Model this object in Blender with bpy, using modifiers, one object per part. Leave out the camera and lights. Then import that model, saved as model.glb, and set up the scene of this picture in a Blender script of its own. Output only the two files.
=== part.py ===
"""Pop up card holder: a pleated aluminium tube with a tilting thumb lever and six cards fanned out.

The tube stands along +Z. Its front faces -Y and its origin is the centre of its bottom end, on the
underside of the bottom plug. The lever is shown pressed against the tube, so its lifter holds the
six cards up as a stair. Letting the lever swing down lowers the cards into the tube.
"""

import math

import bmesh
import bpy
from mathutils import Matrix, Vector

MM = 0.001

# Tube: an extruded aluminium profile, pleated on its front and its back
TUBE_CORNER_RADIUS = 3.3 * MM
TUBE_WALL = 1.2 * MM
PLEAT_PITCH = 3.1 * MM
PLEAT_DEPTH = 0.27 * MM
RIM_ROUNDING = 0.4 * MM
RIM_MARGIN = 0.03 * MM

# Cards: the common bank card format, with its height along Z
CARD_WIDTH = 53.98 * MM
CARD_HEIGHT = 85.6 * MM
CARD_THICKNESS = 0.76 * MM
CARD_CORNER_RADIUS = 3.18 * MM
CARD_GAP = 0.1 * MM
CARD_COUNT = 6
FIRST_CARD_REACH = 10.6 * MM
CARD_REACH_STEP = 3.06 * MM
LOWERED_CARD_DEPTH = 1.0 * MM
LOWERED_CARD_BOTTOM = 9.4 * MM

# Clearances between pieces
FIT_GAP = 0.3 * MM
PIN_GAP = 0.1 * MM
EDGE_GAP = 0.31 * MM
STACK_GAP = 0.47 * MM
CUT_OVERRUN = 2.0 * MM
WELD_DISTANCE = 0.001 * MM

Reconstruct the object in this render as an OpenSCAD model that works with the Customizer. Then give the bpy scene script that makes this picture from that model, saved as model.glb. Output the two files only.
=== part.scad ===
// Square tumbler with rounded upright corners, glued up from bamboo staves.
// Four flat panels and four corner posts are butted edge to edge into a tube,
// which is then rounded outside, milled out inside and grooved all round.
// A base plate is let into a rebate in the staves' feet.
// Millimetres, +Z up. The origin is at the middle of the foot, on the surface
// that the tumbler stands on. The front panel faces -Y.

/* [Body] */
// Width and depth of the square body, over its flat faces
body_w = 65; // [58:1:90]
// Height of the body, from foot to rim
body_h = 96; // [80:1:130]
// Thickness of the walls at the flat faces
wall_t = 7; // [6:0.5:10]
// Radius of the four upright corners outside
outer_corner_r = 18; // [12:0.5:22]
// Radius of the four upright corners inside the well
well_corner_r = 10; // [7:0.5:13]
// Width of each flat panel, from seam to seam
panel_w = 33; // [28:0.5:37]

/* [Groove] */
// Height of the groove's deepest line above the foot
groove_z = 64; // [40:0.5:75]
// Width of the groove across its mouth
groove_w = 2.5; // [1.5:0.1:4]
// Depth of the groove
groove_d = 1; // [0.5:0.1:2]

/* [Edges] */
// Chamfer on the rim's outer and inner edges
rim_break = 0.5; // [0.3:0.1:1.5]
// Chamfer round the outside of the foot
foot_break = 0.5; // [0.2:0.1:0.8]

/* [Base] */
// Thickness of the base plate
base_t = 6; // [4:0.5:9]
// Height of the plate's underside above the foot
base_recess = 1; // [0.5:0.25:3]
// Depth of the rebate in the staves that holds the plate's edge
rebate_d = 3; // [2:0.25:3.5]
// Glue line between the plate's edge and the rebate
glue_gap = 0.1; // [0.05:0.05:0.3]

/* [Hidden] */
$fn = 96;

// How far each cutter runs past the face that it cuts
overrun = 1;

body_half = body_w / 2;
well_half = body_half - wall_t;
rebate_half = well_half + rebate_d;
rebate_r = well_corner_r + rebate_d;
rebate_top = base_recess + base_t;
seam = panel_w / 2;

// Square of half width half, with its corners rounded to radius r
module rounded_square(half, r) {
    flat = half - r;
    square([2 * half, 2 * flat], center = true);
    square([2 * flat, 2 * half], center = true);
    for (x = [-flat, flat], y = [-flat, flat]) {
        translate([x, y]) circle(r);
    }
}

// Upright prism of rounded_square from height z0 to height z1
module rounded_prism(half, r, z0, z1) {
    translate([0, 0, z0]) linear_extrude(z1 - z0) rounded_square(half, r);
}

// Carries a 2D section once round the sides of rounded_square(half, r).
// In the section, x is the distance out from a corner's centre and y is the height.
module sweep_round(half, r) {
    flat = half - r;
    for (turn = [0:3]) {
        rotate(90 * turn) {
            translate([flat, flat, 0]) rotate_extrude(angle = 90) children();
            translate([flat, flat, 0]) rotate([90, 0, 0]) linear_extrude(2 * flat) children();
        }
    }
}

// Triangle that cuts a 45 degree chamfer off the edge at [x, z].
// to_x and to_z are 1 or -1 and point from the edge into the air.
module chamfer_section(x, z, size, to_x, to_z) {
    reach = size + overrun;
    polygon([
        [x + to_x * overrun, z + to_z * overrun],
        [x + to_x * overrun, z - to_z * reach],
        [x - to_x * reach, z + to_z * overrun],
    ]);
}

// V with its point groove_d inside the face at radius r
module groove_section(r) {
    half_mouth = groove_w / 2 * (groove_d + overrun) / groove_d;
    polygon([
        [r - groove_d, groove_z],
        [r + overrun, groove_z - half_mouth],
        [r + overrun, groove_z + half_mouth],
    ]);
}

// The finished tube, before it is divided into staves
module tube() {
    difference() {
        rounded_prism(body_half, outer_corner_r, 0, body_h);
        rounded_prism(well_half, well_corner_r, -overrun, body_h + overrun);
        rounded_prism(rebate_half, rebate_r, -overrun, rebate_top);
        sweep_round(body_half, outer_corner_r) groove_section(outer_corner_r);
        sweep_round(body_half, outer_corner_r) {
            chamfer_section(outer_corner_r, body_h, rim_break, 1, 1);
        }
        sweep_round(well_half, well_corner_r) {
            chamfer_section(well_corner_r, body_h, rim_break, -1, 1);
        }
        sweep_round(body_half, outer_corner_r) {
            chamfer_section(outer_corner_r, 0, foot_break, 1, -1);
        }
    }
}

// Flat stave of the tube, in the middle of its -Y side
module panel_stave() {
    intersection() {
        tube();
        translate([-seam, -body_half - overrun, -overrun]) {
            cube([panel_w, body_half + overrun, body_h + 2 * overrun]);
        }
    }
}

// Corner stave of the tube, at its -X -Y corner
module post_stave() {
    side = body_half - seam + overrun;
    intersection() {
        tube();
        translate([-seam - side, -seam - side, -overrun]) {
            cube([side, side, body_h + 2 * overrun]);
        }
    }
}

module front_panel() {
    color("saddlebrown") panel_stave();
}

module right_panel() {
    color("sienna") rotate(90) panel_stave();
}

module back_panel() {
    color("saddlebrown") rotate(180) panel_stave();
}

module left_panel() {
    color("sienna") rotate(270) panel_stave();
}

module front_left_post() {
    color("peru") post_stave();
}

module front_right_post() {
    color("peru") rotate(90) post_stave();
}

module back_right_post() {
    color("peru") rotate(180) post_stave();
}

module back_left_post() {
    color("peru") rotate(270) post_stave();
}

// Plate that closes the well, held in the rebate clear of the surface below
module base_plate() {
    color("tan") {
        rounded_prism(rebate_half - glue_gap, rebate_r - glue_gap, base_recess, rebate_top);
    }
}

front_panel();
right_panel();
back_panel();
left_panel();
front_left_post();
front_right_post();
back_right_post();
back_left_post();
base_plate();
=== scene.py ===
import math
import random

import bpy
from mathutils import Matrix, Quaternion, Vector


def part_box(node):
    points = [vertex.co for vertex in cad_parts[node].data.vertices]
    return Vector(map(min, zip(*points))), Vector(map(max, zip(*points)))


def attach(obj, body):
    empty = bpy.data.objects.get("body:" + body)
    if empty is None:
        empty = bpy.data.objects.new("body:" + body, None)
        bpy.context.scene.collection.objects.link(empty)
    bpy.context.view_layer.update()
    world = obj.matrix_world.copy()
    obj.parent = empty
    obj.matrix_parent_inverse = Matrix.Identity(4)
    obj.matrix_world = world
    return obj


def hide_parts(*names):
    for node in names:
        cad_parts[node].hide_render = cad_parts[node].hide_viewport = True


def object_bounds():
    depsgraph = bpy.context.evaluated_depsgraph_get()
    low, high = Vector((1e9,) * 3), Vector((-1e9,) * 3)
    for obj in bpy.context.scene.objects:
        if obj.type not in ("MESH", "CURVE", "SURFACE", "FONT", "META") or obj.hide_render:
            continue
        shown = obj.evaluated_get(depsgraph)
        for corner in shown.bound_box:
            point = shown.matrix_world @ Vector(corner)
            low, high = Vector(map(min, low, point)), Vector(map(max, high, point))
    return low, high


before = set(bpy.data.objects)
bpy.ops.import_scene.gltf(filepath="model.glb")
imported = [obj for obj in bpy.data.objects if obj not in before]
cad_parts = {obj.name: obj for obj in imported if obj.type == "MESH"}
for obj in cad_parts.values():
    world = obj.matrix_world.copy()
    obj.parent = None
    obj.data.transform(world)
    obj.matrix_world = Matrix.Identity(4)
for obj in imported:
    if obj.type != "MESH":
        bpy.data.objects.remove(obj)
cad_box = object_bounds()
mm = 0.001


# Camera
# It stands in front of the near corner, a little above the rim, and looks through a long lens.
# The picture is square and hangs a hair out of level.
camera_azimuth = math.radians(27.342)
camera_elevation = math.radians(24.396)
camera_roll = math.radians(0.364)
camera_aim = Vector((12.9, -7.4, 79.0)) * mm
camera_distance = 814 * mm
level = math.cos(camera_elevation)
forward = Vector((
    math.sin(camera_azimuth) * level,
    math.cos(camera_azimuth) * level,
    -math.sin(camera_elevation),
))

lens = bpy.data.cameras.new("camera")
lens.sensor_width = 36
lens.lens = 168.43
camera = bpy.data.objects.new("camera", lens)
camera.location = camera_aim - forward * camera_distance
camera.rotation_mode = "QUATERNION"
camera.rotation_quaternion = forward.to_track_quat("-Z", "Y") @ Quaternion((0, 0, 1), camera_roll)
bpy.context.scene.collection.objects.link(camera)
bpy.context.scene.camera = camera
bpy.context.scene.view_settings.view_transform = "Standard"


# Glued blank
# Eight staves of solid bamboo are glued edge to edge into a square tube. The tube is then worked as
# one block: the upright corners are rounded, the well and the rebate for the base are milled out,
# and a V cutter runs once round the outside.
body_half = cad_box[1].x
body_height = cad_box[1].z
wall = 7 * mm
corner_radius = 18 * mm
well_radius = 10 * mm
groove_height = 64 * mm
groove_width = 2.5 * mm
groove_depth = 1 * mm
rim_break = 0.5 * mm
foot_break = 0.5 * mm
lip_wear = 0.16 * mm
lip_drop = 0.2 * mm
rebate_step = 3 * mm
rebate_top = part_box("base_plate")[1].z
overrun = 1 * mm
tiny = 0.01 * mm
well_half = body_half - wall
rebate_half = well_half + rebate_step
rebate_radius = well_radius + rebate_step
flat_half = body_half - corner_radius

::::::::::

STATED GOAL
Gather and return every line that holds the string "collection".

RESPONSE
        bpy.context.scene.collection.objects.link(empty)
bpy.context.scene.collection.objects.link(camera)